Although the US Congress authorized $295.9 million in Medicaid funds to the Island and the Government created the Law on Fiscal Compliance (Law 26) to transfer control over 242 government agencies’ accounts to the Department of the Treasury, these measures will not provide any recurring funds to the Treasury and therefore, will not have an impact on the budget for next fiscal year or will they avoid the cutbacks program that is to start implementation next July.
According to the representative of Puerto Rico before the Oversight Board (OB), Elías Sánchez Sifonte, even though the allocation included in the so-called omnibus spending bill, “is better than nothing,” it cannot be applied prospectively to the estimates in the Fiscal Plan for (PFPR, by its Spanish acronym) and will not eliminate the two large gaps the Island faces, particularly that regarding health services.
Meanwhile, the executive director of the Office of Management and Budget (OGP, by its Spanish acronym) Juan Iván Marrero, assured that Law 26, will finally allow the government to transfer special funds to the Treasury that for years remained in separate accounts outside the control of the Island’s Treasury. But as of today, there is no certainty as to how much cash should be in them. Sánchez Sifonte and Marrero delivered their remarks during a government accounting forum coordinated by the School of Certified Public Accountants held yesterday at the Condado Plaza Hilton hotel in the capital city.
“The fiscal plan contemplates no additional money,” Sánchez Sifonte said when asked about the benefit the temporary federal allocation under Medicaid would entail.
He said that while the allocation approved in the federal spending bill will be posted in the current budget, that does not eliminate the drop that the Treasury will experience following the end of the block allocation Puerto Rico received through Obamacare.
“There are two dramatic peaks that are of much concern in the liquidity forecasts,” Sánchez Sifonte said without offering specific figures.
Currently, Mi Salud exists thanks to an annual federal funding of $1.2 billion that ends this year. The second event that will drastically disrupt the State’s liquidity will be the payment of pensions from the General Fund, which should begin starting July, said the attorney.
“Municipalities have to carry out the same exercise as the central government,” Sánchez Sifonte said when admitting that one of the items to be cut in the next budget is the so-called subsidy to municipalities. The next budget, which contents will become public only when the Oversight Board (OB) issues its opinion by the end of this month, contemplates $850 million in cutbacks in their operation. Added to that figure, are a preliminary $100 million in the MiSalud program. To enhance revenues, the government is betting on $924 million in taxes, of which $519 million come from the extension of the excise tax on foreign corporations.

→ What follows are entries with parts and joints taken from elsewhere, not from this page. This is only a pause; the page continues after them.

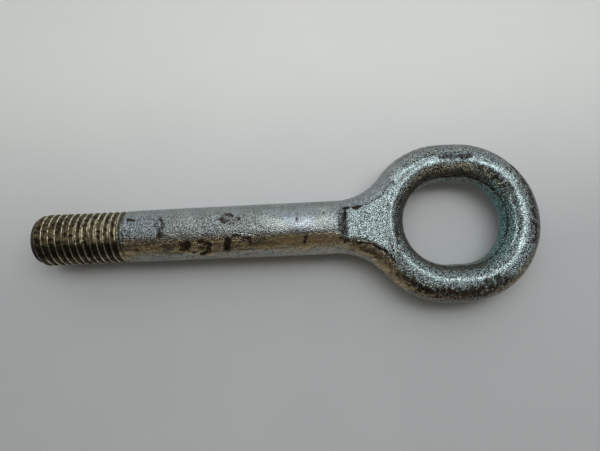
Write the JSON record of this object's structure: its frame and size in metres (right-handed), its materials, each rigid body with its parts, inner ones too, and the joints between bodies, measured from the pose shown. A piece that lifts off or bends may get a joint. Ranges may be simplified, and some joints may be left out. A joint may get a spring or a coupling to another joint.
{
  "type": "tow eye",
  "caption": "Forged and zinc-plated tow eye: a round steel bar with an oval closed eye at one end and a coarse right-hand screw thread at the other.",
  "frame": {"origin": "middle of the eye's opening, half way through its thickness", "axes": "+X along the bar away from the thread, +Z through the eye's opening, +Y across the eye"},
  "size_m": [0.194, 0.063, 0.0212],
  "materials": {
    "zinc_plated_steel": "dull zinc plating with rust specks and dirt"
  },
  "bodies": {
    "root": {"tow_eye": "zinc_plated_steel"}
  },
  "joints": []
}
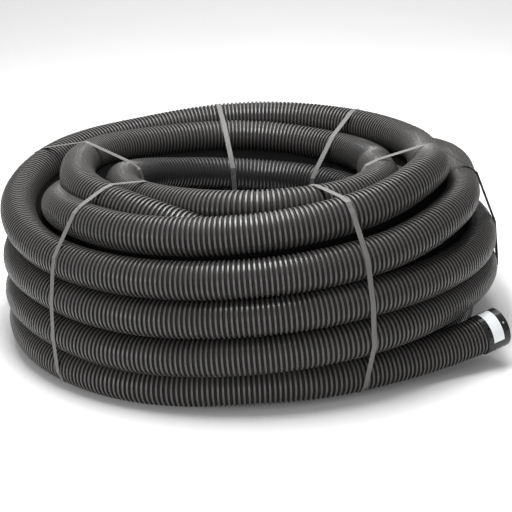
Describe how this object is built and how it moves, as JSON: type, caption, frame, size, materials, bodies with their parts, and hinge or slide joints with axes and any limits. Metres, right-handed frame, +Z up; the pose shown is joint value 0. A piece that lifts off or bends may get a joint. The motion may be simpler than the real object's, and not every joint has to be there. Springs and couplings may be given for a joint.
{
  "type": "coil of corrugated drainage pipe",
  "caption": "Coil of black corrugated plastic drainage pipe lying flat, bound with flat straps, its free end carrying a smooth push-on coupler, used to carry ground water away.",
  "frame": {"origin": "centre of the part's box at floor level", "axes": "+Z up along the coil's axis, +X towards the side where the free end and its coupler stand out, -Y towards the front that the reference picture looks at"},
  "size_m": [1.1344, 1.1404, 0.4394],
  "materials": {
    "pipe_black": "satin extruded polyethylene, ribbed, slightly dusty",
    "coupler_black": "smooth moulded polyethylene",
    "strap_grey": "pale translucent polypropylene band"
  },
  "bodies": {
    "root": {"pipe": "pipe_black", "coupler": "coupler_black", "strap_1": "strap_grey", "strap_2": "strap_grey", "strap_3": "strap_grey", "strap_4": "strap_grey", "strap_5": "strap_grey", "strap_6": "strap_grey"}
  },
  "joints": []
}
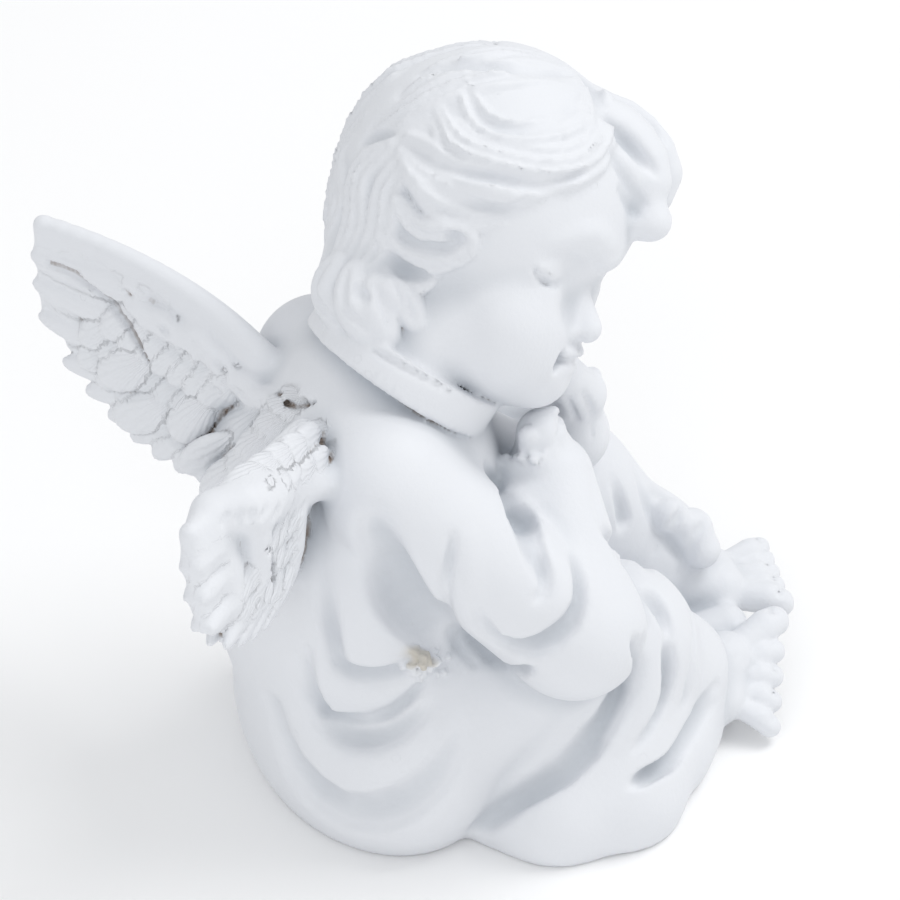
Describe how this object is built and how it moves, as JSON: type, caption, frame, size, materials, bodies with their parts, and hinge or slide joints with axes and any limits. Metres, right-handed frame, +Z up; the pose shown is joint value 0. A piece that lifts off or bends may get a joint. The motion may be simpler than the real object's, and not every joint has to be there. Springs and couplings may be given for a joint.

Special funds and the TRAns. This source of income, now a certainty with the extension of the statute, would breathe some air into the government’s liquidity, which would be added to the transfer of some 242 accounts over to the control of the Treasury, said, for his part, Marrero.
According to Marrero, given that the Government will no longer be able to seek short-term loans, known in technical jargon as the “TRANs”, the Treasury will have to do some “self-financing” by drawing from special federal funds that have not been used to date.
“That is where the Treasury’s cash stability is guaranteed,” Marrero said. The latter’s predecessor, Luis Cruz Batista warned of the interest by the OGP of taking control over the special state funds, which have been estimated at $2,590 million.
Until last February, according to Marrero, the understanding was that there were $433 million. However, to questions from El Nuevo Día, Sánchez Sifonte said that once Law 26 comes into effect, the Government will have an idea of much cash there is, if any, in those accounts.
The government must submit to the OB by next June 30 a cash reserve of $200 million and a liquid reserve of 1% of expenditures. Specially, the reserve of additional cash is critical to avoid the activation of the (reduction) of the work day.
Among other things, Law 26 authorizes the government to transfer any surpluses from public corporations to the General Fund, a special dividend from the Joint Subscription Association (ASC, by its Spanish acronym) and the possibility of extracting funds from the Puerto Rico Sales Tax Financing Corporation (Cofina, by its Spanish acronym), if necessary.
Accounts in order. According to Marrero, the real benefit of Law 26 –which was extensively discussed under Bill 938 because it eliminated fringe benefits for public employees - is the chance to control these funds and accounts that have so far been invisible to the Treasury and the OGP.
Marrero explained that by controlling special accounts or funds, the Government will prevent planned expenditures from being posted to previous years. On the other hand, he explained that if an agency posts more income as a result of special initiatives, that cash will go to the Treasury.
“The operational task is monumental,” Marrero said, noting that in order to implement the control over accounts in special funds the accounting systems will undergo an upgrade process, which, in turn, will make it possible to expedite the task of disclosing the government’s financial information.